Mauro Giuliani’s Rossiniane are "operatic fantasies or potpourris" for the guitar based on themes by Rossini. Giuliani composed the six sets c. 1820–1828 (Opp. 119–124). Each set was called "Rossiniana", and collectively they are called "Rossiniane". This was the first known tribute by one composer to another using a title with the ending -ana.

There is no reference in the literature that they were jointly composed by Giuliani, Paganini (who also mastered the guitar), and Rossini himself. Giuliani alone is credited with composing the six sets.

Giuliani’s achievements as a composer were numerous.
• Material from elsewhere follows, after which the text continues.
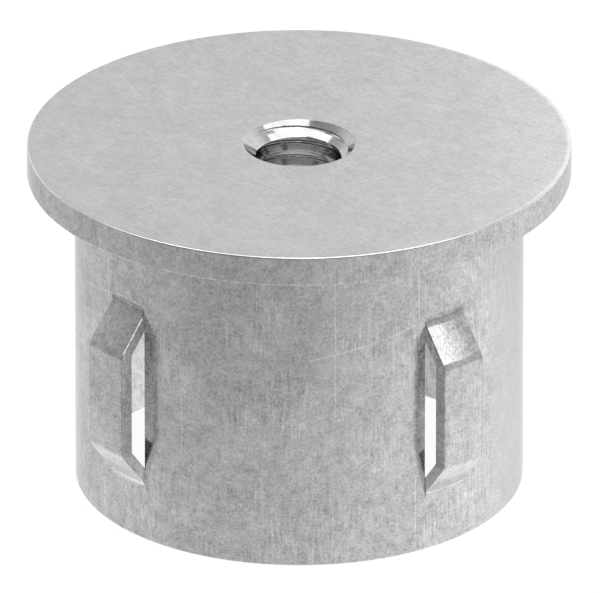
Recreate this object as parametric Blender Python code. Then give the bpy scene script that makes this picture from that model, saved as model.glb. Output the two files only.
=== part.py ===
# Threaded tube insert: a turned head with a threaded hole, seated on a sheet sleeve with four bridge ribs.
# The sleeve's end is let into a shallow groove under the head, and the tube's end bears outside of it.
# The sleeve's open end stands on z = 0, the head closes the top, and +Z is the axis of both.

import math

import bmesh
import bpy
from mathutils import Matrix, Vector

# Head, in metres
HEAD_DIAMETER = 0.0424
FLANGE_THICKNESS = 0.0024
SPIGOT_LENGTH = 0.0036
SPIGOT_LEAD = 0.0005
HOLE_DIAMETER = 0.006647  # minor diameter of an M8 thread
COUNTERSINK_DIAMETER = 0.0088
EXIT_CHAMFER_DIAMETER = 0.0082

# Sleeve, with the head's rim standing out past it by the same amount all round
FLANGE_OVERHANG = 0.0037
SLEEVE_DIAMETER = HEAD_DIAMETER - 2 * FLANGE_OVERHANG
SLEEVE_LENGTH = 0.0257
SLEEVE_WALL = 0.001

# Ribs: strips slit along both sides and pushed out of the sleeve's wall
RIB_COUNT = 4
RIB_WIDTH = 0.0039
RIB_RISE = 0.0023
RIB_CREST_LENGTH = 0.00865
RIB_CENTRE_HEIGHT = 0.012
RIB_SLOPE = math.radians(37.5)
CREST_INSIDE_BEND = 0.0001
FOOT_OUTSIDE_BEND = 0.0012
STRETCHED_WALL = 0.88  # share of the wall left on the slopes, where pushing out stretches the sheet

# Fits and broken edges
GROOVE_DEPTH = 0.0003
GROOVE_CLEARANCE = 0.0003
EDGE_BREAK = 0.00015

# Facets
WALL_STEP = math.radians(3.2)
RIB_COLUMNS = 6
BEND_STEPS = 4
HEAD_STEPS = 120
SMOOTH_BELOW = math.radians(20)
WELD_DISTANCE = 1e-7

# Values that follow from the sizes above
sleeve_outer = SLEEVE_DIAMETER / 2
sleeve_inner = sleeve_outer - SLEEVE_WALL


def clear_scene():
    for old in list(bpy.data.objects):
        bpy.data.objects.remove(old, do_unlink=True)


def steel(name, grey, roughness):
    material = bpy.data.materials.new(name)
    material.use_nodes = True
    shader = material.node_tree.nodes["Principled BSDF"]
    shader.inputs["Base Color"].default_value = (grey, grey, grey, 1)
    shader.inputs["Metallic"].default_value = 1
    shader.inputs["Roughness"].default_value = roughness
    return material


def finished_object(name, mesh_data, material):
    """Welds and orients a bmesh, shades its round faces smooth and puts it in the scene."""
    bmesh.ops.remove_doubles(mesh_data, verts=mesh_data.verts, dist=WELD_DISTANCE)
    bmesh.ops.recalc_face_normals(mesh_data, faces=mesh_data.faces)
    mesh = bpy.data.meshes.new(name)
    mesh_data.to_mesh(mesh)
    mesh_data.free()
    mesh.shade_smooth()
    mesh.set_sharp_from_angle(angle=SMOOTH_BELOW)
    mesh.materials.append(material)
    made = bpy.data.objects.new(name, mesh)
    bpy.context.scene.collection.objects.link(made)
    return made


def beside_rib_plane(turn, offset):
    """Places a section point at a constant distance from the radial plane through a rib's middle."""
    rotation = Matrix.Rotation(turn, 3, "Z")
    return lambda radius, height: rotation @ Vector((math.sqrt(radius**2 - offset**2), offset, height))


def at_angle(angle):
    """Places a section point on the radial plane at this angle."""
    return lambda radius, height: Vector((radius * math.cos(angle), radius * math.sin(angle), height))


def loft(mesh_data, columns, section):
    """Lays the same closed section on each column and joins neighbouring ones with quads."""
    rings = [[mesh_data.verts.new(place(*point)) for point in section] for place in columns]
    for near, far in zip(rings, rings[1:]):
        for k in range(len(section)):
            mesh_data.faces.new((near[k - 1], near[k], far[k], far[k - 1]))


def bend_points(centre, radius, turns):
    return [(centre[0] + radius * math.cos(turn), centre[1] + radius * math.sin(turn)) for turn in turns]


def rib_outline(base, crest, half_length, crest_bend, foot_bend):
    """One face of the pushed-out strip, from its lower foot to its upper foot, as (radius, height)."""
    tangent = math.tan(RIB_SLOPE / 2)
    foot_height = half_length + (crest - base) / math.tan(RIB_SLOPE)
    turns = [RIB_SLOPE * step / BEND_STEPS for step in range(BEND_STEPS + 1)]
    crest_centre = (crest - crest_bend, half_length - crest_bend * tangent)
    foot_centre = (base + foot_bend, foot_height + foot_bend * tangent)
    upper = bend_points(crest_centre, crest_bend, turns)
    upper += bend_points(foot_centre, -foot_bend, reversed(turns))
    lower = [(radius, -height) for radius, height in reversed(upper)]
    return [(radius, RIB_CENTRE_HEIGHT + height) for radius, height in lower + upper]


def crossings(outline, limit):
    """The points where an outline passes through a radius."""
    found = []
    for (radius, height), (next_radius, next_height) in zip(outline, outline[1:]):
        if (radius > limit) != (next_radius > limit):
            share = (limit - radius) / (next_radius - radius)
            found.append((limit, height + share * (next_height - height)))
    return found


def sleeve_section(outside, inside):
    """Closed section of the wall: the open end's rim, up the outside, over the top, down the inside."""
    rim = [
        (sleeve_inner, EDGE_BREAK),
        (sleeve_inner + EDGE_BREAK, 0),
        (sleeve_outer - EDGE_BREAK, 0),
        (sleeve_outer, EDGE_BREAK),
    ]
    top = [(sleeve_outer, SLEEVE_LENGTH), (sleeve_inner, SLEEVE_LENGTH)]
    return rim + outside + top + inside[::-1]


def make_sleeve(material):
    # Both faces of a rib, with the inner one parallel to the outer one on the slopes
    crest = sleeve_outer + RIB_RISE
    half_crest = RIB_CREST_LENGTH / 2
    slope_wall = STRETCHED_WALL * SLEEVE_WALL
    inner_half_crest = half_crest - (slope_wall - SLEEVE_WALL * math.cos(RIB_SLOPE)) / math.sin(RIB_SLOPE)
    crest_bend = CREST_INSIDE_BEND + SLEEVE_WALL
    foot_bend = FOOT_OUTSIDE_BEND + slope_wall
    outer_face = rib_outline(sleeve_outer, crest, half_crest, crest_bend, FOOT_OUTSIDE_BEND)
    inner_face = rib_outline(
        sleeve_inner, crest - SLEEVE_WALL, inner_half_crest, CREST_INSIDE_BEND, foot_bend
    )

    # The window shows where the inner face has passed the wall's outside
    window_ends = crossings(inner_face, sleeve_outer)
    inner_face = sorted(inner_face + window_ends, key=lambda point: point[1])
    clear_of_wall = [point for point in inner_face if point[0] >= sleeve_outer]
    within_wall = [point for point in inner_face if point[0] <= sleeve_outer]

    rib_section = sleeve_section(outer_face, inner_face)
    wall_section = sleeve_section(
        [outer_face[0], *window_ends, outer_face[-1]], [inner_face[0], inner_face[-1]]
    )
    strip_side = outer_face + clear_of_wall[::-1]
    window_side = within_wall

    # The same pattern for each rib: its strip, the plain wall up to the next one, and the slit faces
    mesh_data = bmesh.new()
    half_width = RIB_WIDTH / 2
    pitch = math.tau / RIB_COUNT
    edge_angle = math.asin(half_width / sleeve_outer)
    wall_columns = max(2, round((pitch - 2 * edge_angle) / WALL_STEP))
    for rib in range(RIB_COUNT):
        turn = rib * pitch
        offsets = [RIB_WIDTH * step / RIB_COLUMNS - half_width for step in range(RIB_COLUMNS + 1)]
        loft(mesh_data, [beside_rib_plane(turn, offset) for offset in offsets], rib_section)
        wall_angles = [
            turn + edge_angle + (pitch - 2 * edge_angle) * step / wall_columns
            for step in range(1, wall_columns)
        ]
        first = beside_rib_plane(turn, half_width)
        last = beside_rib_plane(turn + pitch, -half_width)
        loft(mesh_data, [first, *map(at_angle, wall_angles), last], wall_section)
        for offset in (-half_width, half_width):
            place = beside_rib_plane(turn, offset)
            for side in (strip_side, window_side):
                mesh_data.faces.new([mesh_data.verts.new(place(*point)) for point in side])
    return finished_object("ribbed_sleeve", mesh_data, material)


def make_head(material):
    # Half section, with its height counted from the face that the tube's end meets
    rim = HEAD_DIAMETER / 2
    spigot = sleeve_inner - GROOVE_CLEARANCE
    groove = sleeve_outer + GROOVE_CLEARANCE
    hole = HOLE_DIAMETER / 2
    countersink = COUNTERSINK_DIAMETER / 2
    exit_chamfer = EXIT_CHAMFER_DIAMETER / 2
    section = [
        (countersink, FLANGE_THICKNESS),
        (rim - EDGE_BREAK, FLANGE_THICKNESS),
        (rim, FLANGE_THICKNESS - EDGE_BREAK),
        (rim, EDGE_BREAK),
        (rim - EDGE_BREAK, 0),
        (groove, 0),
        (groove, GROOVE_DEPTH),
        (spigot, GROOVE_DEPTH),
        (spigot, SPIGOT_LEAD - SPIGOT_LENGTH),
        (spigot - SPIGOT_LEAD, -SPIGOT_LENGTH),
        (exit_chamfer, -SPIGOT_LENGTH),
        (hole, exit_chamfer - hole - SPIGOT_LENGTH),
        (hole, FLANGE_THICKNESS - countersink + hole),
    ]
    mesh_data = bmesh.new()
    points = [mesh_data.verts.new((radius, 0, height)) for radius, height in section]
    edges = [mesh_data.edges.new(ends) for ends in zip(points, points[1:] + points[:1])]
    bmesh.ops.spin(
        mesh_data,
        geom=points + edges,
        cent=(0, 0, 0),
        axis=(0, 0, 1),
        angle=math.tau,
        steps=HEAD_STEPS,
        use_merge=True,
    )
    return finished_object("threaded_head", mesh_data, material)


clear_scene()
sleeve = make_sleeve(steel("zinc_plated_sheet", 0.45, 0.35))
head = make_head(steel("zinc_plated_turned", 0.5, 0.32))
head.parent = sleeve
head.location = (0, 0, SLEEVE_LENGTH)
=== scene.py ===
import math

import bmesh
import bpy
import numpy as np
from mathutils import Matrix, Vector


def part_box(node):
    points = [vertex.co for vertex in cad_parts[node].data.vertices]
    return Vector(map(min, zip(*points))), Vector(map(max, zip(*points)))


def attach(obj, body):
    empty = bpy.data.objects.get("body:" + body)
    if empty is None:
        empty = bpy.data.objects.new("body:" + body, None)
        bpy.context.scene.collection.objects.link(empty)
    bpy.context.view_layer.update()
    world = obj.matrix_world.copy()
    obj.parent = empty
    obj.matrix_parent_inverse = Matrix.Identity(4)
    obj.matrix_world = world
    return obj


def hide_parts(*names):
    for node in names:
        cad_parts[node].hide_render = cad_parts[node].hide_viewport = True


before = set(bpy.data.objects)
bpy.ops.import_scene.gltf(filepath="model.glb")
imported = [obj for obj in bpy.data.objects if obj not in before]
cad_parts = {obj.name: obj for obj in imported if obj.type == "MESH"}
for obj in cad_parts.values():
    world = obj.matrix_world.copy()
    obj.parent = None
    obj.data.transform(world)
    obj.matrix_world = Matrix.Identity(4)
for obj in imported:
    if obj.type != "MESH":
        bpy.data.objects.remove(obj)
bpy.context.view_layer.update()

headLow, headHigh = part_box("threaded_head")
sleeveLow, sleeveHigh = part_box("ribbed_sleeve")


# Where the camera stands, and how wide its picture is at the insert
viewShape = {
    "azimuth": math.radians(49.7),
    "elevation": math.radians(25.15),
    "lens": 1600,
    "sensor": 36,
    "pictureWidth": 0.046823,
    "aimHeight": 0.014883,
    "aimRight": 0.0000624,
}
toCamera = Vector((math.sin(viewShape["azimuth"]), -math.cos(viewShape["azimuth"]), 0))
toRight = Vector((math.cos(viewShape["azimuth"]), math.sin(viewShape["azimuth"]), 0))


# Meshes from arrays

def joinRows(rings, closedRings):
    # quads between neighbouring rings of the same closed section, wound so that they face out
    columns, rows = rings.shape[:2]
    last = columns if closedRings else columns - 1
    near = np.arange(last)[:, None] * rows
    far = (np.arange(1, last + 1) % columns)[:, None] * rows
    here = np.arange(rows)[None, :]
    following = (here + 1) % rows
    return np.stack([near + here, near + following, far + following, far + here], axis=-1).reshape(-1, 4)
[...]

Giuliani’s 150 compositions for guitar with opus number constitute the nucleus of the nineteenth-century guitar repertory. He composed extremely challenging pieces for solo guitar as well as works for orchestra and guitar-violin and guitar-flute duos.
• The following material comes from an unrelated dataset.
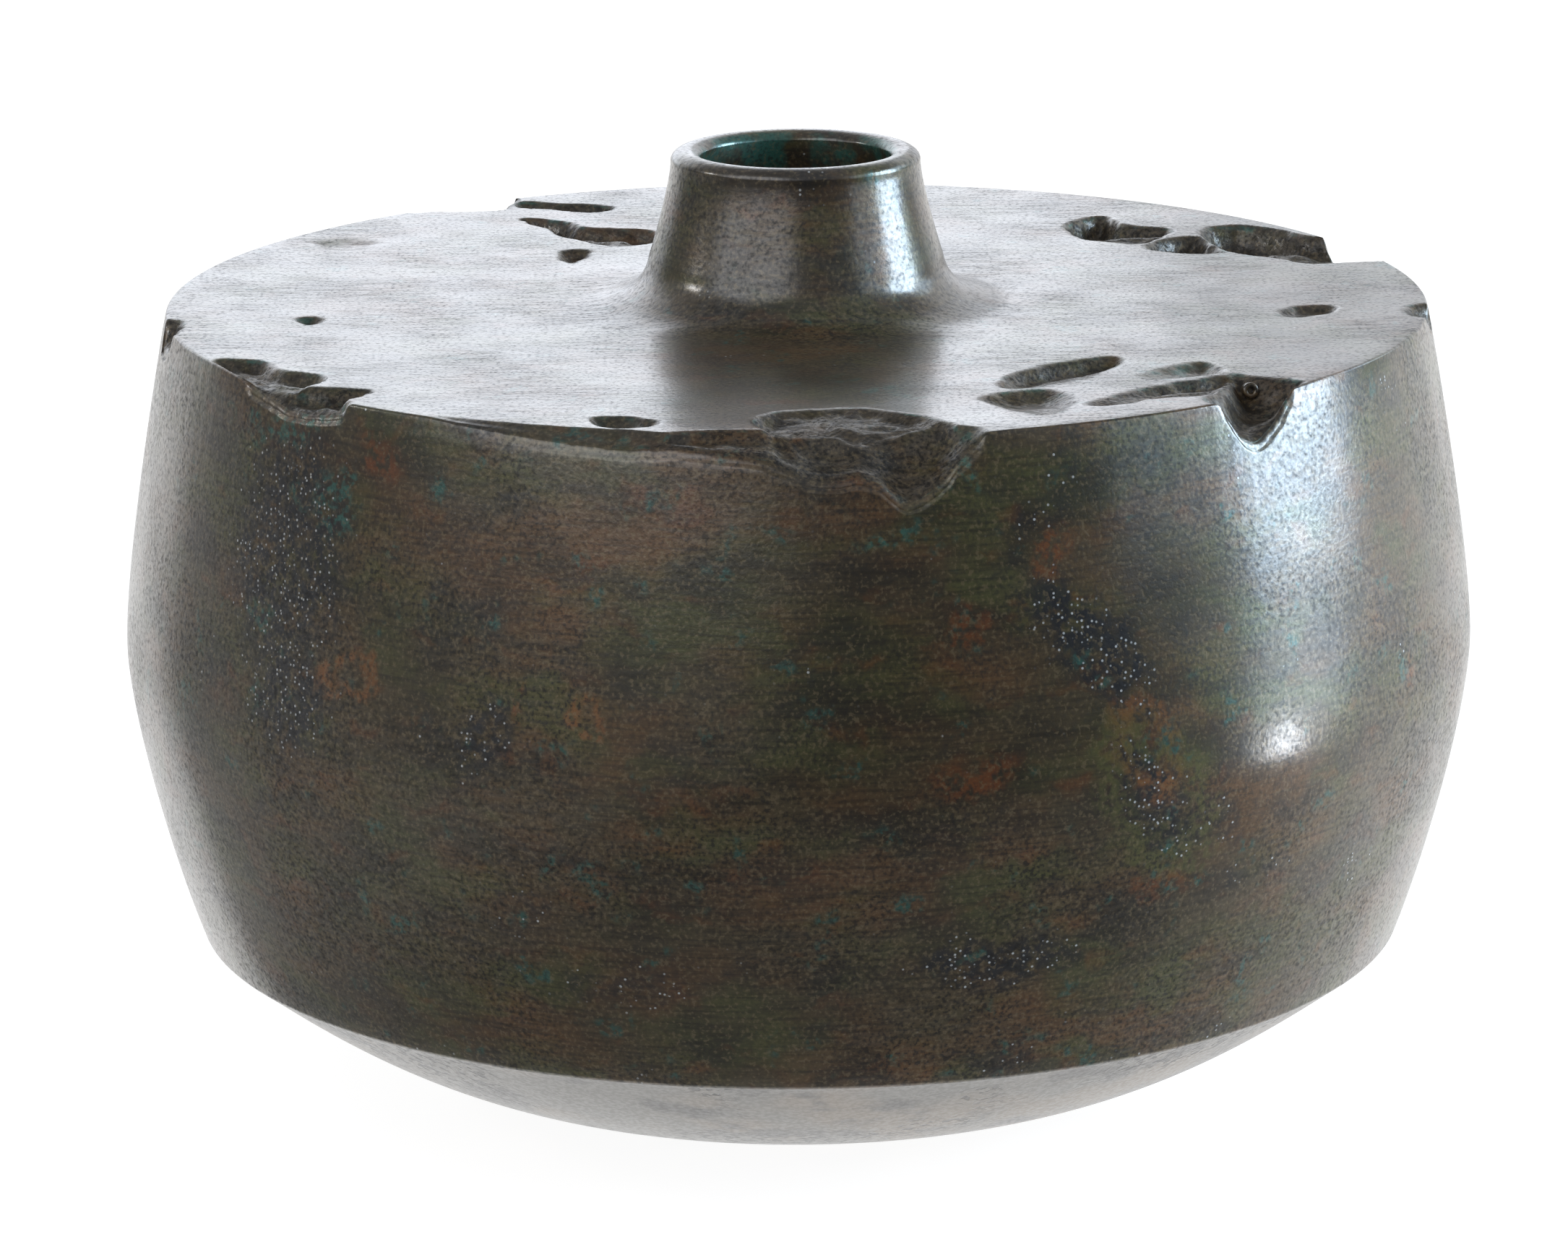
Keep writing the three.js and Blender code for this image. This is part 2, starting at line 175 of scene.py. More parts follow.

Thomas F. Heck attributes the rediscovery of the Rossiniane to the English guitarist Julian Bream, who publicly performed two of the pieces in the year 1973.
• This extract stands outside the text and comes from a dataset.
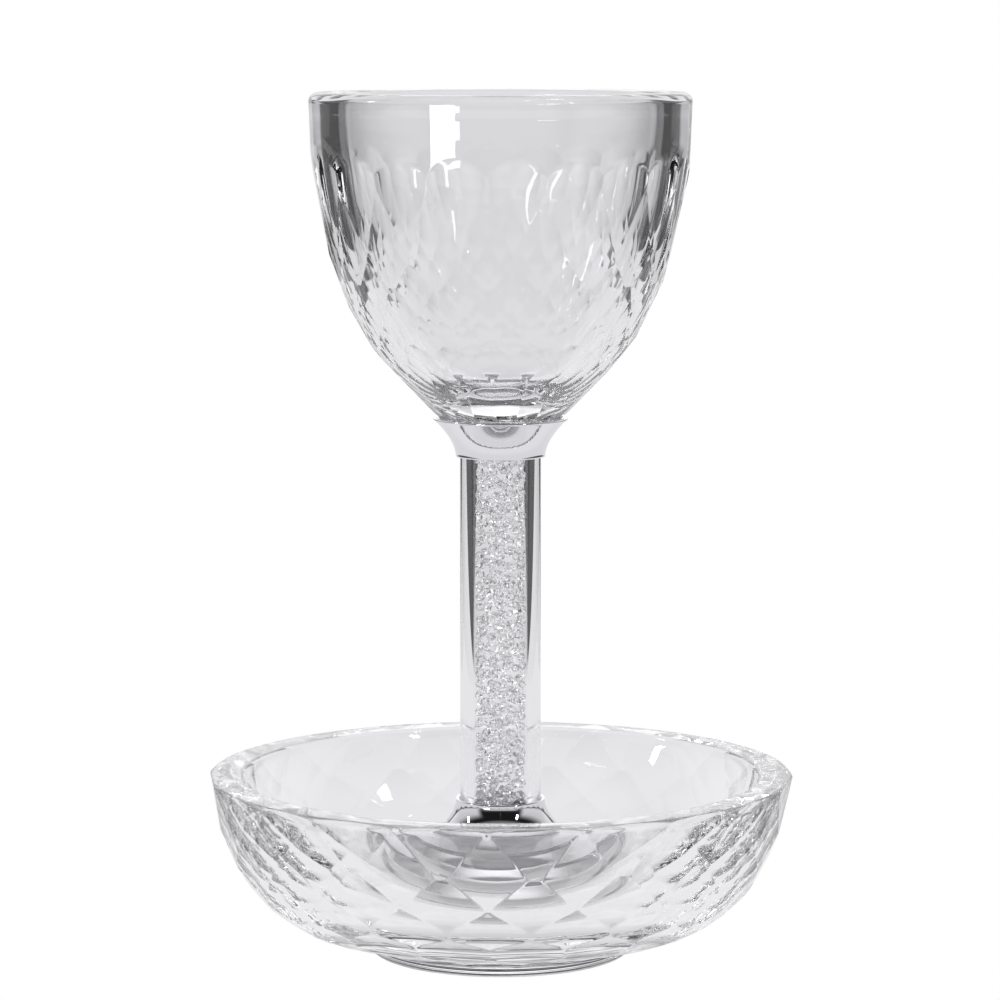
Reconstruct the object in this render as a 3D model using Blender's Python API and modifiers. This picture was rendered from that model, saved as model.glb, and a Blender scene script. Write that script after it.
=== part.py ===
"""Crystal kiddush cup standing in its own deep crystal dish.

The goblet is a cut crystal bowl on a clear tube filled with small crystals, held between two flared
chrome collars, on a clear foot that rests on the dish's floor. Everything is turned, or cut in rows of
flats, about one upright axis. Metres, Z up, origin on the table under the middle of the dish.
"""
import math

import bpy

MM = 0.001

# Clearances and smoothness
FIT_GAP = 0.3 * MM  # between pieces that touch
OVERRUN = 4.0 * MM  # how far a cutter runs past what it cuts
MERGE = 0.00001
ROUND_STEPS = 56  # sides of a turned form
COLLAR_STEPS = 48
CURVE_STEPS = 9  # straight pieces in a turned curve
LIP_STEPS = 3  # straight pieces in a rounded edge
QUARTER_TURN = math.pi / 2

# Dish
DISH_FLATS = 20  # flats round each row
DISH_TURN = math.radians(-2.5)  # where the rim's corners lie, from +X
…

==Themes in Giuliani's Le Rossiniane==
Rossiniana I, Op. 119
Introduction (Andantino)
“Assisa a piè d’un salice” (Otello)
“Languir per una bella” scene 3 atto 1, mndante grazioso (L’Italienne à Alger)
“Ai capricci della sorte” scene 5 atto 1, maestoso (L’Italienne à Alger)
“Caro, caro ti parlo in petto”, Moderato (L’Italienne à Alger)
“Cara, per te quest’anima”, Allegro vivace (Armida)

Rossiniana II, Op. 120
Introduction (Sostenuto)
“Deh ! Calma, o ciel”, Andantino sostenuto (Otello)
“Arditi all’ire”, Allegretto innocente (Armida)
“Non più mesta accanto al fuoco”, Maestoso (Cendrillon)
“Di piacer mi balza il cor” (La pie voleuse)
“Fertilissima Regina”, Allegretto (Cendrillon)

Rossiniana III, Op. 121
Introduction (Maestoso sostenuto)
“Un soave non so che” (Cendrillon)
“Oh mattutini albori!”, Andantino (La dame du lac)
“Questo vecchio maledetto” (Le Turc en Italie)
“Sorte! Secondami”, Allegro (Zelmira)
“Cinto di nuovi allori”, Maestoso (Ricciardo et Zoraïde)

Rossiniana IV, Op. 122
Introduction (Sostenuto-Allegro maestoso)
“Forse un dì conoscerete”, Andante (La pie voleuse)
“Mi cadono le lagrime” (La pie voleuse)
“Ah se puoi così lasciarmi”, Allegro maestoso (Moïse en Egypte)
“Piacer egual gli dei”, Maestoso (Mathilde de Shabran)
“Voglio ascoltar” (La pierre de touche)

Rossiniana V, Op. 123
Introduction (Allegro con brio)
“E tu quando tornerai”, Andantino mosso (Tancrède)
“Una voce poco fa” (Le Barbier de Séville)
“Questo è un nodo avviluppato”, Andante sostenuto (Cendrillon)
“Là seduto l’amato Giannetto”, Allegro (La pie voleuse)
“Zitti zitti, piano piano”, Allegro (Le Barbier de Séville)

Rossiniana VI, Op. 124
Introduction (Maestoso)
“Qual mesto gemito”, Larghetto (Sémiramis)
“Oh quante lagrime finor versai”, Maestoso (La dame du lac)
“Questo nome che suona vittoria”, Allegro brillante (Le siège de Corinthe)

The introduction from Rossiniana II has become well known in popular culture due to its inclusion in the cs_italy map from Counter-Strike.